The monetary policy committee (MPC) was expected to respond to weak construction and lending figures by buying a further £25 billion of bonds.

But the Markit/CIPS purchasing managers’ index (PMI) revealed the fastest rise in services activity in five months, indicating the economy may have grown for a second successive month and avoided a triple-dip recession.

The figures encouraged some analysts to believe the Bank will not need to increase asset purchases or take other stimulative action when the two-day meeting of the MPC ends tomorrow.

Gloomy construction figures on Monday showed the sector endured its worst month since October 2009 and last week’s manufacturing PMI for February revealed a shock drop in activity.

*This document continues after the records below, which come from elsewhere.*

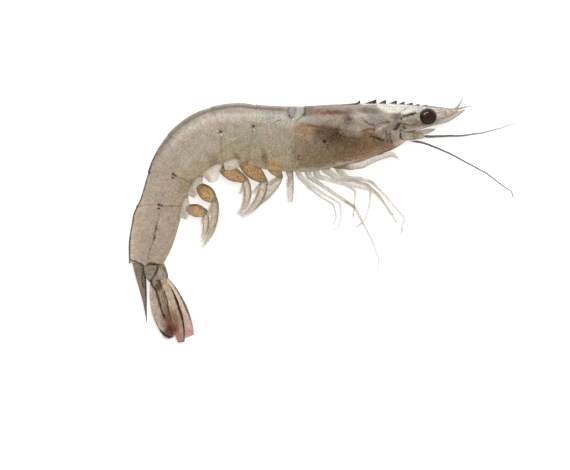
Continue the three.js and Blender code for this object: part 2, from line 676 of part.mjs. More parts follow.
const shrimp = new THREE.Group();
addTrunk(shrimp);
for (const side of [RIGHT, LEFT]) {
  addEyes(shrimp, side);
  addSmallFeelers(shrimp, side);
  addFeelerScale(shrimp, side);
  addFeeler(shrimp, side);
  addLegs(shrimp, side);
  addSwimmerets(shrimp, side);
}
addTelson(shrimp);
addFanStem(shrimp, RIGHT);
addFanStem(shrimp, LEFT);
Object.keys(FAN_BLADES).forEach((name) => addFanBlade(shrimp, name));

const outline = new THREE.Box3().setFromObject(shrimp);
const centre = outline.getCenter(new THREE.Vector3());
shrimp.position.set(-centre.x, -centre.y, -outline.min.z);

export default shrimp;
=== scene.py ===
import math

import bpy
import numpy as np
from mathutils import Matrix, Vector, noise


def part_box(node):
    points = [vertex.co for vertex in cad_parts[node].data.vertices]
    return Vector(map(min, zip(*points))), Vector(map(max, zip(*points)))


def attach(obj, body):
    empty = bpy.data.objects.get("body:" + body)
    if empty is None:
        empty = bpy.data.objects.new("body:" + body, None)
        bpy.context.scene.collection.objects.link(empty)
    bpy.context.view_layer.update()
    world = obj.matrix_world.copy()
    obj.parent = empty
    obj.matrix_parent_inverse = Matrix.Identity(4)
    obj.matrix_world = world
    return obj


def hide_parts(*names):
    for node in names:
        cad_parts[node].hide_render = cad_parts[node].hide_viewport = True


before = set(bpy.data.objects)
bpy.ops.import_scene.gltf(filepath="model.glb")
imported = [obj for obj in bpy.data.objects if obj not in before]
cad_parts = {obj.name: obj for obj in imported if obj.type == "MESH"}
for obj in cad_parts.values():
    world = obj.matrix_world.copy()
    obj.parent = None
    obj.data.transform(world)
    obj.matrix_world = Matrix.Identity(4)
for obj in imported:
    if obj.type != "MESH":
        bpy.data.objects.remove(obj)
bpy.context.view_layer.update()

# Sizes, in millimetres. The animal's side view is the XY plane, with its head towards +X, its back
# towards +Y and its right side up. Places are measured from the joint of head and abdomen.
METRE = 0.001
RIGHT, LEFT = 1, -1
SIDES = {RIGHT: "right", LEFT: "left"}
GAP = 0.2
LIP = 0.2
PLATE = 0.17
TUCK = 1.7
SPACING = 0.22
HEAD_LENGTH = 38.2
EYE = {"place": (40.7, 7.35), "out": 4.6, "radius": 2.75, "tall": 0.88}

ABDOMEN = [
    (16.3, 180, 172),
    (11.2, 172, 192),
    (11.7, 192, 219),
    (9.9, 219, 246),
    (10.7, 246, 251.5),
    (19.5, 251.5, 262),
]
SHELLS = [
    {"back": 0, "flank": 3.0, "flap": 0},
    {"back": 1.0, "flank": 1.6, "flap": 1.1},
    {"back": 1.2, "flank": 2.2, "flap": 2.6},
    {"back": 1.6, "flank": 3.2, "flap": 3.8},
    {"back": 2.2, "flank": 4.2, "flap": 2.7},
    {"back": 2.8, "flank": 1.8, "flap": 2.5},
    {"back": 0.9, "flank": -0.5, "flap": 0},
]
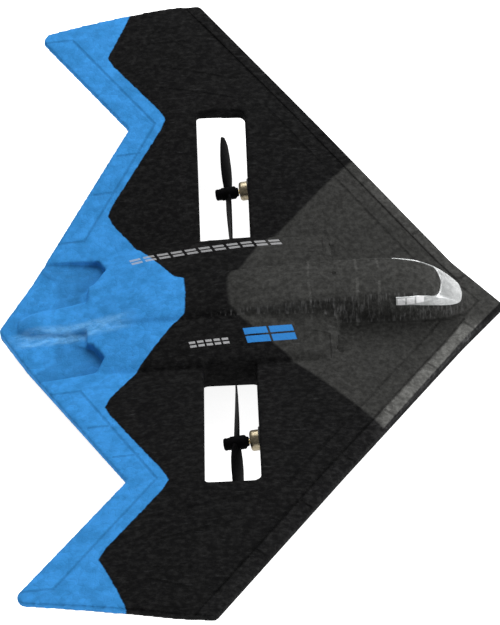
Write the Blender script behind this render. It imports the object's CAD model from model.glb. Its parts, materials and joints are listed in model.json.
"""Looks for the rc flying wing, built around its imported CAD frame. Shader lengths are in millimetres."""

import json
import math

import bmesh
import bpy
import numpy as np
from mathutils import Matrix, Vector


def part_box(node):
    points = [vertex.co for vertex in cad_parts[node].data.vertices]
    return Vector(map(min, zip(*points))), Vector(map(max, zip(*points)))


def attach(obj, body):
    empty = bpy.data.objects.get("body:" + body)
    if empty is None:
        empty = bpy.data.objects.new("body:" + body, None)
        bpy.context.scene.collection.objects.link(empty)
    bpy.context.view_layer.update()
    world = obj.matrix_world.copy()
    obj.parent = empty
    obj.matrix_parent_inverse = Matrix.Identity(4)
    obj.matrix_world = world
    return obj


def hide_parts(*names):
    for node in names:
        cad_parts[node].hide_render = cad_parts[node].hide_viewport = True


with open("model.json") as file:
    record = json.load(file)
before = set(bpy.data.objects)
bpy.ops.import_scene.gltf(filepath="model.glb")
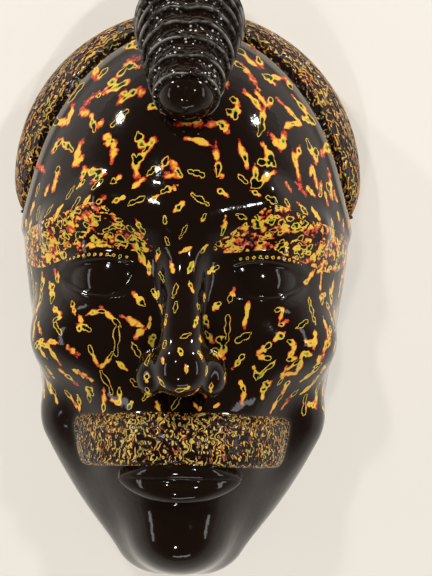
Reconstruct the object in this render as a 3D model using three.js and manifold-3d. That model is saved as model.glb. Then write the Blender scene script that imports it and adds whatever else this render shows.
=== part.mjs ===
// A carved wooden face mask that lies on its back rim, face up, in millimetres.
// +X runs to the right as the mask is looked at, +Y from chin to crown, and +Z out through the nose.
// The origin is on the rim's plane, under the middle of the whole piece.
// Face, hair band, moustache and topknot are one block of wood, hollowed out behind.
// The block is described by a distance function: rounded masses that melt into each other.
// Carving lines, walked inwards to the rim's plane, find where that function is zero.

import * as THREE from 'three';
import { mergeVertices } from 'three/addons/utils/BufferGeometryUtils.js';
import Module from 'manifold-3d';

// Driving dimensions of the block.
const RIM_DEPTH = 20; // from the rim's plane up to the widest section
const WALL = 14; // wood left between the front and the hollow
const HOLLOW_FILLET = 12;

// The head: forehead dome, lower face, jaw and the mass round the mouth.
const DOME = { centre: [0, 30, RIM_DEPTH], radii: [107, 134, 119] };
const LOWER_FACE = { centre: [0, -58, RIM_DEPTH], radii: [94, 126, 101] };
const CHIN_CORNER = { at: [14, -163, RIM_DEPTH + 42], radius: 30 };
const JAW_CORNER = { at: [67, -94, RIM_DEPTH + 32], radius: 23 };
const MUZZLE = { centre: [0, -114, RIM_DEPTH + 54], radii: [54, 50, 64] };
const HEAD_FILLET = 26;
const JAW_FILLET = 14;

// The band of hair is a low roll behind the forehead, shorter below its widest line than above it.
const HAIR_LINE_Y = 60;
const HAIR = { centre: [0, 0, RIM_DEPTH], radii: [114, 113, 68] };
const HAIR_DROP = 70;
const HAIR_FILLET = 1.5;

// Features of the face, each given for the side with positive X and mirrored.
// A fillet is the size of the soft edge between a feature and what it stands on or is cut from.
const BROW_INNER = { at: [13, 33, RIM_DEPTH + 107], radius: 9 };
const BROW_PEAK = { at: [48, 41, RIM_DEPTH + 97], radius: 10 };
const BROW_OUTER = { at: [80, 26, RIM_DEPTH + 70], radius: 7 };
const BROW_FILLET = 14;
const CHEEKBONE = { centre: [58, -44, RIM_DEPTH + 58], radii: [36, 24, 37], fillet: 26 };
const CHEEK_HOLLOW = { centre: [77, -104, RIM_DEPTH + 90], radii: [17, 28, 25], fillet: 20 };
const CHIN = { centre: [0, -166, RIM_DEPTH + 82], radii: [27, 22, 30], fillet: 26 };
const CHIN_DIP = { centre: [0, -152, RIM_DEPTH + 136], radii: [28, 6, 13], fillet: 7 };
const NOSE_ROOT = { at: [0, 12, RIM_DEPTH + 105], radius: 9 };
const NOSE_END = { at: [0, -54, RIM_DEPTH + 130], radius: 14 };
const NOSE_TIP = { centre: [0, -61, RIM_DEPTH + 132], radii: [16, 15, 16], fillet: 8 };
const NOSE_WING = { centre: [17, -64, RIM_DEPTH + 122], radii: [10.5, 12.5, 12], fillet: 6 };
const NOSE_FILLET = 9;
const NOSTRIL = { centre: [10, -77, RIM_DEPTH + 120], radii: [5.5, 7, 7], fillet: 3 };

// The eye is a ball in its socket, between two lids that are shells with slanted edges.
const SOCKET = { centre: [43, 3, RIM_DEPTH + 127], radii: [34, 21, 28], fillet: 14 };
const EYE_CENTRE = [42, -6, RIM_DEPTH + 72];
const EYEBALL = 30.5;
const UPPER_LID = { radius: 34, edge: THREE.MathUtils.degToRad(22) };
const LOWER_LID = { radius: 33.2, edge: THREE.MathUtils.degToRad(-20) };
const LID_EDGE = 1.6;
const LIDS_FILLET = 2;
const EYE_FILLET = 4;
const EYEBALL_FILLET = 0.5;
const EYE_YAW = 0.16;
const EYE_ROLL = 0.05;

// Each lip, and the line between them, is a roll along a shallow arc, fullest in the middle.
const LIP_REACH = 37;
const LIP_END = 0.7;
const UPPER_LIP = { y: -120.8, z: RIM_DEPTH + 120, bend: -5.6, fall: 14, thick: 6.4 };
const LOWER_LIP = { y: -132.6, z: RIM_DEPTH + 117.5, bend: 4.6, fall: 13, thick: 8.4 };
const MOUTH_LINE = { y: -127.2, z: RIM_DEPTH + 128.5, bend: 0.2, fall: 20, thick: 0.2 };
const LIPS_FILLET = 3;
const MOUTH_LINE_FILLET = 1.6;

// The moustache stands proud of the head as a broad band with a shelf below, and thins out to its ends.
const MOUSTACHE = {
  proud: 9.5,
  taper: 5,
  middle: -101,
  droop: 0.0012,
  above: 16,
  aboveSlope: 0.8,
  below: 17,
  half: 67,
  lean: 0.22,
  topFillet: 16,
  shelfFillet: 5,
  endFillet: 6,
  rootFillet: 2.5,
};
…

And figures from the Bank on Monday also showed the Funding for Lending scheme was not reaching small firms and that lending from the high street banks had fallen.

This has led some to expect more asset purchasing through the quantitative easing (QE) programme, taking the total to £400bn.

Sir Mervyn King, the Bank of England governor, and two of his colleagues on the MPC voted in favour of more QE at last month’s meeting of the committee.

Chris Williamson, chief economist at survey compiler Markit, favoured a no-change decision.

“Faster growth of the dominant services sector offset downturns in manufacturing and construction during February, meaning the economy is likely to have grown for a second successive month after the downturn late last year,” he said.

Upbeat figures from the British Retail Consortium yesterday also showed retail sales grew last month at their fastest rate for three years.

Vicky Redwood, chief UK economist at consultancy Capital Economics, said the figures for the services sector – which accounts for 77 per cent of the UK’s economic output – could well be the “decisive factor” that ensures the MPC opts not to re-start its asset purchase – or money-printing – programme tomorrow.

She added: “Had the survey fallen sharply, those on the MPC wanting to do more QE might have mustered a majority.

“But the rise in services activity probably tips the balance towards the MPC doing nothing – especially following the solid high street spending figures released by the BRC.”

But Howard Archer, of IHS Global Insight, said the decision looks to be balanced on a knife edge.

“There is a very real possibility that the MPC could go for more stimulative action to try and help the long-suffering economy,” he said. “We believe that there could well be two £25bn helpings of QE to come, with one in the second quarter and one in the third quarter.”

Michael Saunders, of Citi European Economics, agreed that the decision would be a close call. He said: “We continue to expect the MPC will announce an extra £25bn QE this week, but if it does not come this week it probably will come soon.”